Maruska acknowledged there was a learning curve involved and said he went through quite a bit of Plexiglas before he dialed in the exact temperature and technique needed to accurately replicate the original windows.
The car has its original 292-cubic-inch engine, but it was rebuilt at Midwest Engine in Duluth. And Maruska redid the transmission himself.
He did alter the engine compartment a bit, however. All the components but the engine itself had been painted to match the body originally.
“Everything was orange in there, and I just couldn’t do that,” Maruska said.

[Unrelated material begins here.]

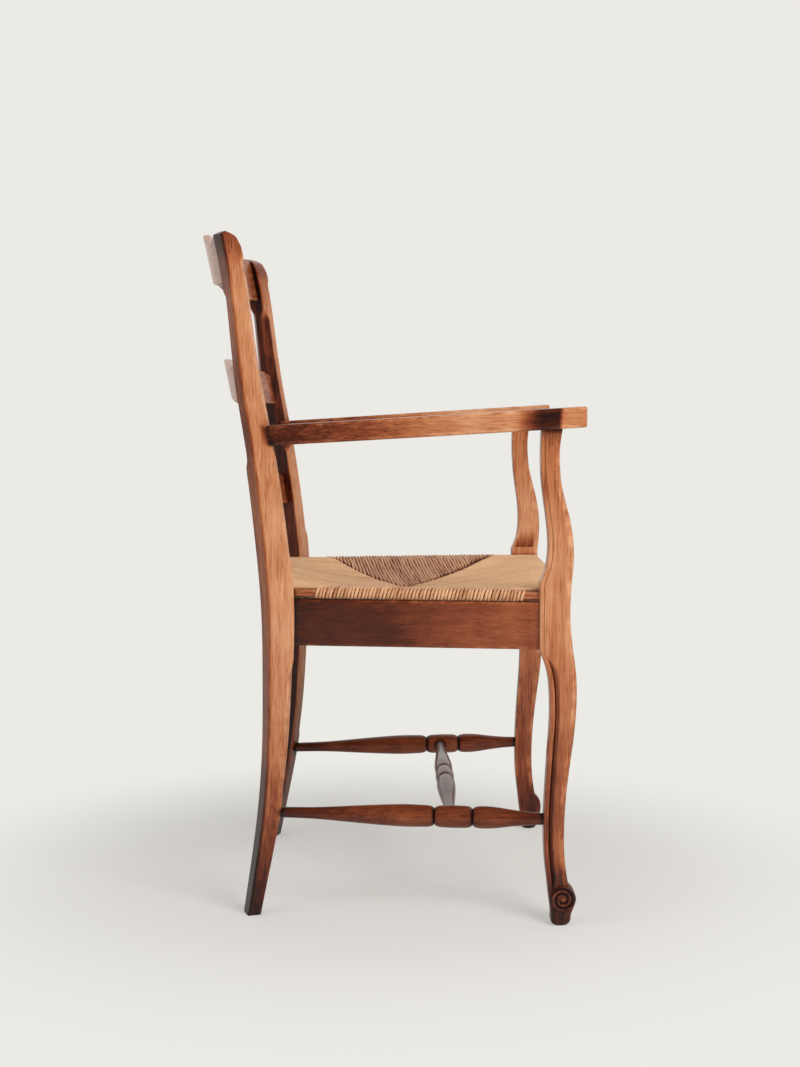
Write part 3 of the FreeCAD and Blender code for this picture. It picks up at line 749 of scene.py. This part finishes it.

A few pieces were missing from the original vehicle, including an air cleaner and an intake, as well as a pair of carburetors and valve covers. Maruska subbed out Thunderbird valve covers but ground the bird emblems out, replacing them with those of a 1957 Turnpike Cruiser to return the vehicle to its original appearance. Other pieces he fabricated and replaced as needed to return the engine compartment to its original appearance, minus the orange paint.
Maruska’s already moving on to new projects, including a 1965 Corvette and a 1964 Amphicar, his fourth restoration of the German-built amphibious car.
One of Maruska’s fastidiously restored Amphicars sold for more than $124,000 in 2006, setting a record auction price that stood unparalleled for more than 15 years until April of this year, when someone else sold one of the quirky vehicles for $161,700.